Her first ruins excursion was to Gary, where she and her art-school boyfriend explore the remains of an abandoned cathedral. Amid the rubble she finds, and keeps, moldsmeared photographs. But later she learns they were taken by a photographer who died after being struck by a train in the area. The rotting photographs haunt and preoccupy her, but she neither returns them to the cathedral nor throws them away. She even drags them to Italy with her. Radtke scours the internet for information about the photographer, but doesn’t seek out living people who knew him.
Her restlessness has a detrimental effect on her romantic relationship with Andrew that she doesn’t immediately grasp. “I was young enough to think there was no such thing as an irreparable choice,” she admits.

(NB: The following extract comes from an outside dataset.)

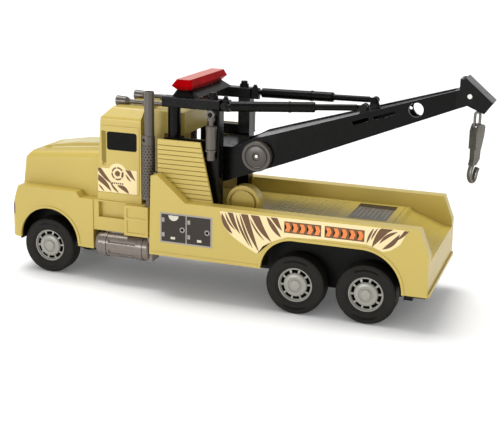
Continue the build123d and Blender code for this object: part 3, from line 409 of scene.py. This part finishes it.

Radtke travels through Asia with a friend, visiting ancient Angkor Wat, the killing fields museum of Phnom Penh and other ruined places. Later she goes to Iceland, preoccupied with the story of an Icelandic island half covered with lava after a volcanic eruption.
In a remarkable digression, Radtke relates the story of her ancestor Adele Briese, who experienced several Marian apparitions in northeastern Wisconsin, beginning in 1859. In 1871, the horrific Peshtigo fire destroys everything for acres and acres — except, apparently, the church where Briese was praying. Unfortunately, further research leads Radtke to disturbing thoughts about what weapons makers learned about creating firestorms from the Peshtigo incident.
In her story, Radtke sometimes presents other people, including Dan’s family, as moving forward from loss while she cannot. By this book’s end, I wouldn’t say she has moved on, but she started to accept impermanence and our inability to grasp what we will leave behind and to whom it might matter.